## [INSTRUCTIONS TO FOLLOW]
Give back the full material, exactly as it reads.

## [RAW DATA]
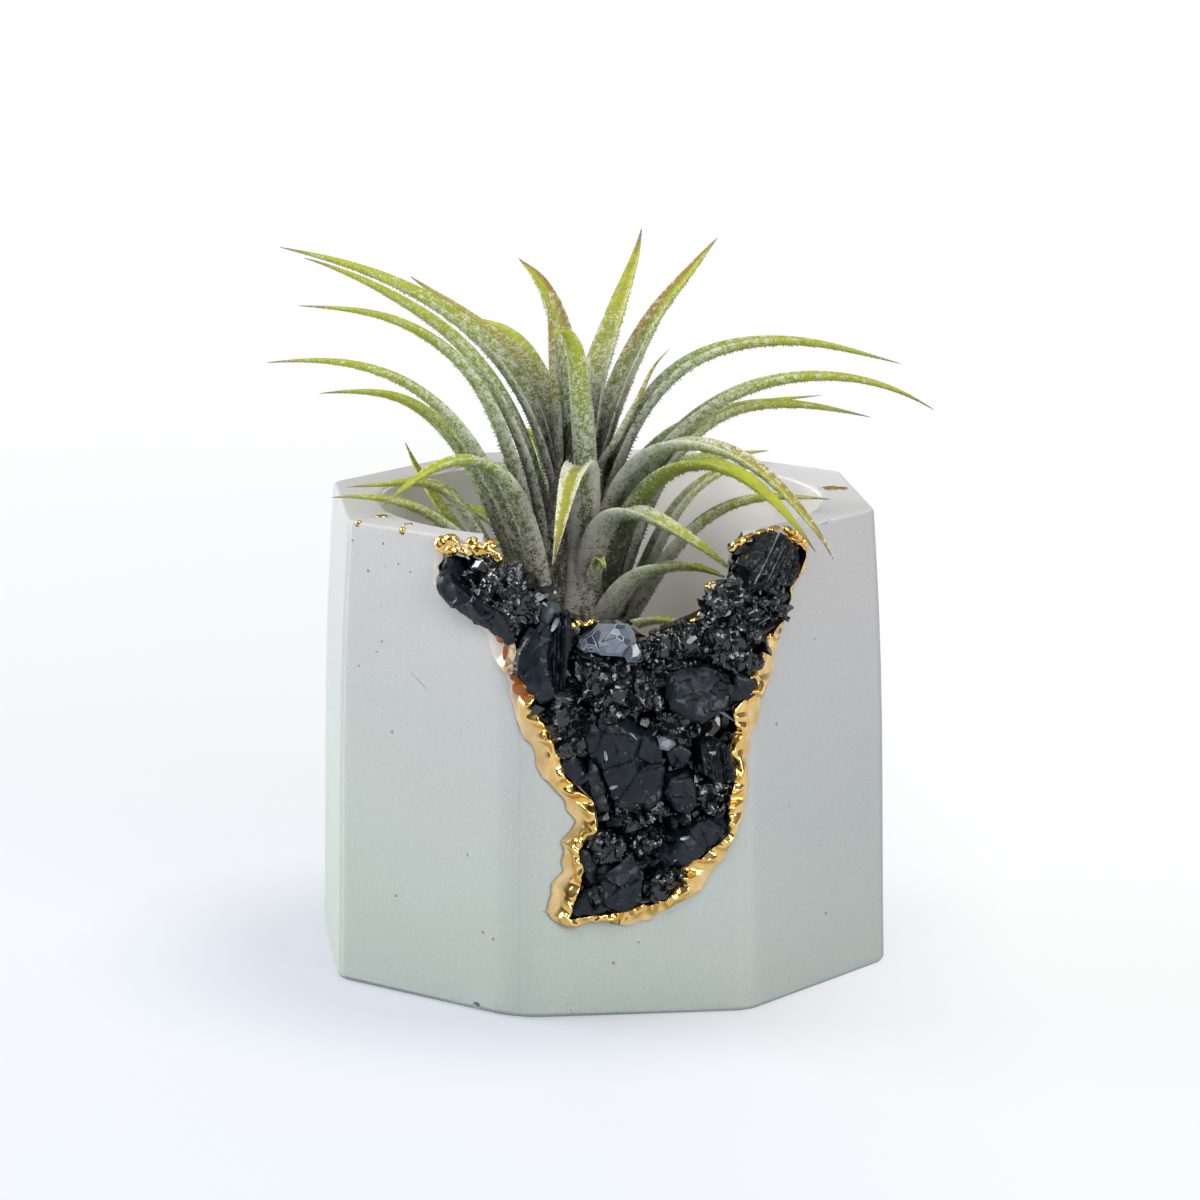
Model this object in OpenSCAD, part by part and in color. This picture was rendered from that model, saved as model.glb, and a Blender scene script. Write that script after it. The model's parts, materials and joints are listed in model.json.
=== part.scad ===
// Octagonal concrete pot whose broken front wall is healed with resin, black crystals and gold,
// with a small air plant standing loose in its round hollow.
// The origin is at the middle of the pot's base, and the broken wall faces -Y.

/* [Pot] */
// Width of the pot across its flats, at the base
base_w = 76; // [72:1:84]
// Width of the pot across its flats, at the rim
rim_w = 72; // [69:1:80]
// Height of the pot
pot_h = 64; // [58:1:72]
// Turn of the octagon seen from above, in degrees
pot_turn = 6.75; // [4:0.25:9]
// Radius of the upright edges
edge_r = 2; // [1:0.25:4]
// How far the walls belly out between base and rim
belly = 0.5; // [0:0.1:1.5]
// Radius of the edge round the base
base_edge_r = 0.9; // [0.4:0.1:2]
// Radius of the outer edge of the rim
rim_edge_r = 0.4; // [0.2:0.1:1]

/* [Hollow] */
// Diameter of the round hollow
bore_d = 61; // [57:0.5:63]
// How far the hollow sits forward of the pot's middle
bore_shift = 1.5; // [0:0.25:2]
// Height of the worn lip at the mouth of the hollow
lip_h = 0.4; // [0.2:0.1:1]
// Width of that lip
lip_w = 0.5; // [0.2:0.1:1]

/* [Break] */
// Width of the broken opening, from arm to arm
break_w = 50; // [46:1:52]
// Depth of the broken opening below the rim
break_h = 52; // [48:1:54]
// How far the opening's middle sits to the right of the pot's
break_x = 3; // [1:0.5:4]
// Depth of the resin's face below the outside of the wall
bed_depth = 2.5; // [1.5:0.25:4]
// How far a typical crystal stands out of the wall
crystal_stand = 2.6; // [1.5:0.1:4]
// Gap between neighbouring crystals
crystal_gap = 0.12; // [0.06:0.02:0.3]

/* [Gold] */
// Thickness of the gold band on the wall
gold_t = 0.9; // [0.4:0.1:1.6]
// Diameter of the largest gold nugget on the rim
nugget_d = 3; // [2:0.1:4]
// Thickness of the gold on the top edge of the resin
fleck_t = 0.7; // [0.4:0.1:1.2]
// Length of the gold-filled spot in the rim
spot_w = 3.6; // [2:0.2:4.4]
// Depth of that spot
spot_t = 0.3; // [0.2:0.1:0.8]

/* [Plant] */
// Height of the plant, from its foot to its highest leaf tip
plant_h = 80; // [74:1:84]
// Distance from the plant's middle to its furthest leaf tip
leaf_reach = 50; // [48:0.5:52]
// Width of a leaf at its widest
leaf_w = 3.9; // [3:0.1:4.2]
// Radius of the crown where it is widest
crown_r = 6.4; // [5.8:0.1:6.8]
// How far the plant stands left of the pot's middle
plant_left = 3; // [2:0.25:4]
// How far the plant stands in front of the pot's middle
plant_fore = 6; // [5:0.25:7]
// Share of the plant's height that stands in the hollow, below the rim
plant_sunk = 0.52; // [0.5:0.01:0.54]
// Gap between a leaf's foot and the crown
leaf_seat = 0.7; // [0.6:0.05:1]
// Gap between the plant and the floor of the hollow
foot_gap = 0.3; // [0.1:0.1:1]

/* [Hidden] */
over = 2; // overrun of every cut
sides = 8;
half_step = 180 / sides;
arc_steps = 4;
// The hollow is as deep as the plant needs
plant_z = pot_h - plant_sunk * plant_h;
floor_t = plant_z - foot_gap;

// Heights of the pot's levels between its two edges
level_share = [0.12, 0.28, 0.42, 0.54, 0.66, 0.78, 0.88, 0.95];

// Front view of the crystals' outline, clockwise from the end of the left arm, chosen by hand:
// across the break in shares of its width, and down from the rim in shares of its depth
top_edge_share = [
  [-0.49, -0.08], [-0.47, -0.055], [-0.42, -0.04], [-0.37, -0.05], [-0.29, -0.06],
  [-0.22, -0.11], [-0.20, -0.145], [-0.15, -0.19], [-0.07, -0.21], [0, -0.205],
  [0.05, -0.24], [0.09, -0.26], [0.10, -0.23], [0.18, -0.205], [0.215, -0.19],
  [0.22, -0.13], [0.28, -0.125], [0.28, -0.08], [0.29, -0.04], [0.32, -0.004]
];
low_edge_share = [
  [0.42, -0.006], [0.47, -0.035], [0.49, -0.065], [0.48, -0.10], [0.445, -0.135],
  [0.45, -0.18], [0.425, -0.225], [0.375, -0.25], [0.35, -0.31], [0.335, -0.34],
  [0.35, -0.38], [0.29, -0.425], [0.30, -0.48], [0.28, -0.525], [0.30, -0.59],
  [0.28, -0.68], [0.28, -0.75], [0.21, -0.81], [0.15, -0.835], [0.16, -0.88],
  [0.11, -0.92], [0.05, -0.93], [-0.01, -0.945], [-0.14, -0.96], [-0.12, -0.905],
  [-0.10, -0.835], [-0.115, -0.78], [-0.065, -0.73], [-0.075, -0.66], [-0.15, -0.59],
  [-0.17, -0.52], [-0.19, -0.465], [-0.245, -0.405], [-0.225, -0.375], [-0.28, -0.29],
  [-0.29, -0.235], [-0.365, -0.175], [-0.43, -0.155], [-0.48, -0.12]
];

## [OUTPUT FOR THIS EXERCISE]
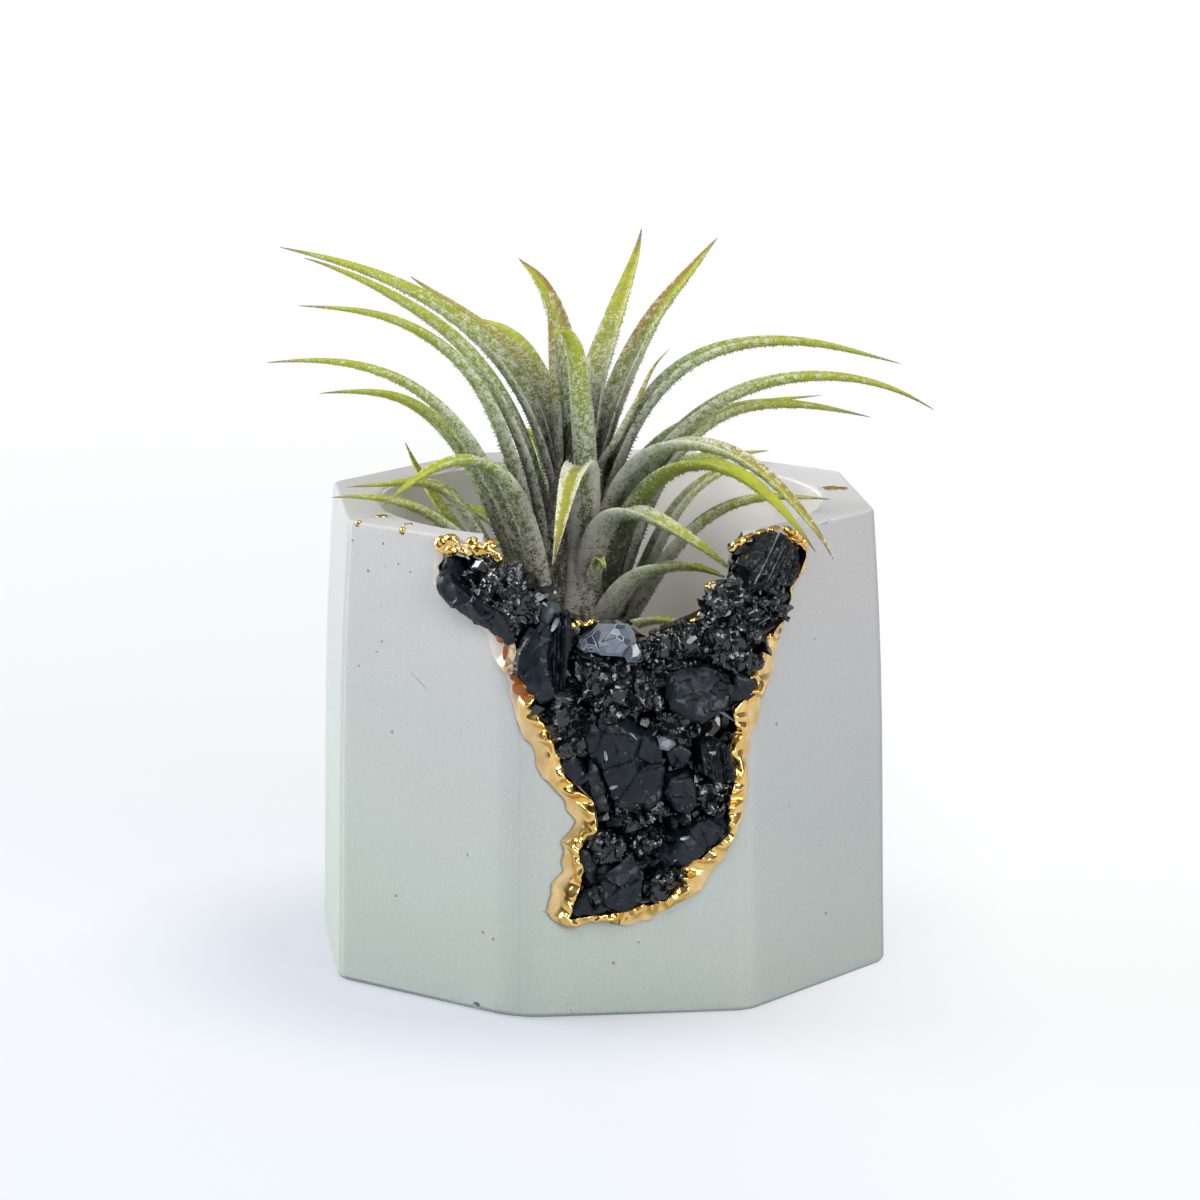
Model this object in OpenSCAD, part by part and in color. This picture was rendered from that model, saved as model.glb, and a Blender scene script. Write that script after it. The model's parts, materials and joints are listed in model.json.
=== part.scad ===
// Octagonal concrete pot whose broken front wall is healed with resin, black crystals and gold,
// with a small air plant standing loose in its round hollow.
// The origin is at the middle of the pot's base, and the broken wall faces -Y.

/* [Pot] */
// Width of the pot across its flats, at the base
base_w = 76; // [72:1:84]
// Width of the pot across its flats, at the rim
rim_w = 72; // [69:1:80]
// Height of the pot
pot_h = 64; // [58:1:72]
// Turn of the octagon seen from above, in degrees
pot_turn = 6.75; // [4:0.25:9]
// Radius of the upright edges
edge_r = 2; // [1:0.25:4]
// How far the walls belly out between base and rim
belly = 0.5; // [0:0.1:1.5]
// Radius of the edge round the base
base_edge_r = 0.9; // [0.4:0.1:2]
// Radius of the outer edge of the rim
rim_edge_r = 0.4; // [0.2:0.1:1]

/* [Hollow] */
// Diameter of the round hollow
bore_d = 61; // [57:0.5:63]
// How far the hollow sits forward of the pot's middle
bore_shift = 1.5; // [0:0.25:2]
// Height of the worn lip at the mouth of the hollow
lip_h = 0.4; // [0.2:0.1:1]
// Width of that lip
lip_w = 0.5; // [0.2:0.1:1]

/* [Break] */
// Width of the broken opening, from arm to arm
break_w = 50; // [46:1:52]
// Depth of the broken opening below the rim
break_h = 52; // [48:1:54]
// How far the opening's middle sits to the right of the pot's
break_x = 3; // [1:0.5:4]
// Depth of the resin's face below the outside of the wall
bed_depth = 2.5; // [1.5:0.25:4]
// How far a typical crystal stands out of the wall
crystal_stand = 2.6; // [1.5:0.1:4]
// Gap between neighbouring crystals
crystal_gap = 0.12; // [0.06:0.02:0.3]

/* [Gold] */
// Thickness of the gold band on the wall
gold_t = 0.9; // [0.4:0.1:1.6]
// Diameter of the largest gold nugget on the rim
nugget_d = 3; // [2:0.1:4]
// Thickness of the gold on the top edge of the resin
fleck_t = 0.7; // [0.4:0.1:1.2]
// Length of the gold-filled spot in the rim
spot_w = 3.6; // [2:0.2:4.4]
// Depth of that spot
spot_t = 0.3; // [0.2:0.1:0.8]

/* [Plant] */
// Height of the plant, from its foot to its highest leaf tip
plant_h = 80; // [74:1:84]
// Distance from the plant's middle to its furthest leaf tip
leaf_reach = 50; // [48:0.5:52]
// Width of a leaf at its widest
leaf_w = 3.9; // [3:0.1:4.2]
// Radius of the crown where it is widest
crown_r = 6.4; // [5.8:0.1:6.8]
// How far the plant stands left of the pot's middle
plant_left = 3; // [2:0.25:4]
// How far the plant stands in front of the pot's middle
plant_fore = 6; // [5:0.25:7]
// Share of the plant's height that stands in the hollow, below the rim
plant_sunk = 0.52; // [0.5:0.01:0.54]
// Gap between a leaf's foot and the crown
leaf_seat = 0.7; // [0.6:0.05:1]
// Gap between the plant and the floor of the hollow
foot_gap = 0.3; // [0.1:0.1:1]

/* [Hidden] */
over = 2; // overrun of every cut
sides = 8;
half_step = 180 / sides;
arc_steps = 4;
// The hollow is as deep as the plant needs
plant_z = pot_h - plant_sunk * plant_h;
floor_t = plant_z - foot_gap;

// Heights of the pot's levels between its two edges
level_share = [0.12, 0.28, 0.42, 0.54, 0.66, 0.78, 0.88, 0.95];

// Front view of the crystals' outline, clockwise from the end of the left arm, chosen by hand:
// across the break in shares of its width, and down from the rim in shares of its depth
top_edge_share = [
  [-0.49, -0.08], [-0.47, -0.055], [-0.42, -0.04], [-0.37, -0.05], [-0.29, -0.06],
  [-0.22, -0.11], [-0.20, -0.145], [-0.15, -0.19], [-0.07, -0.21], [0, -0.205],
  [0.05, -0.24], [0.09, -0.26], [0.10, -0.23], [0.18, -0.205], [0.215, -0.19],
  [0.22, -0.13], [0.28, -0.125], [0.28, -0.08], [0.29, -0.04], [0.32, -0.004]
];
low_edge_share = [
  [0.42, -0.006], [0.47, -0.035], [0.49, -0.065], [0.48, -0.10], [0.445, -0.135],
  [0.45, -0.18], [0.425, -0.225], [0.375, -0.25], [0.35, -0.31], [0.335, -0.34],
  [0.35, -0.38], [0.29, -0.425], [0.30, -0.48], [0.28, -0.525], [0.30, -0.59],
  [0.28, -0.68], [0.28, -0.75], [0.21, -0.81], [0.15, -0.835], [0.16, -0.88],
  [0.11, -0.92], [0.05, -0.93], [-0.01, -0.945], [-0.14, -0.96], [-0.12, -0.905],
  [-0.10, -0.835], [-0.115, -0.78], [-0.065, -0.73], [-0.075, -0.66], [-0.15, -0.59],
  [-0.17, -0.52], [-0.19, -0.465], [-0.245, -0.405], [-0.225, -0.375], [-0.28, -0.29],
  [-0.29, -0.235], [-0.365, -0.175], [-0.43, -0.155], [-0.48, -0.12]
];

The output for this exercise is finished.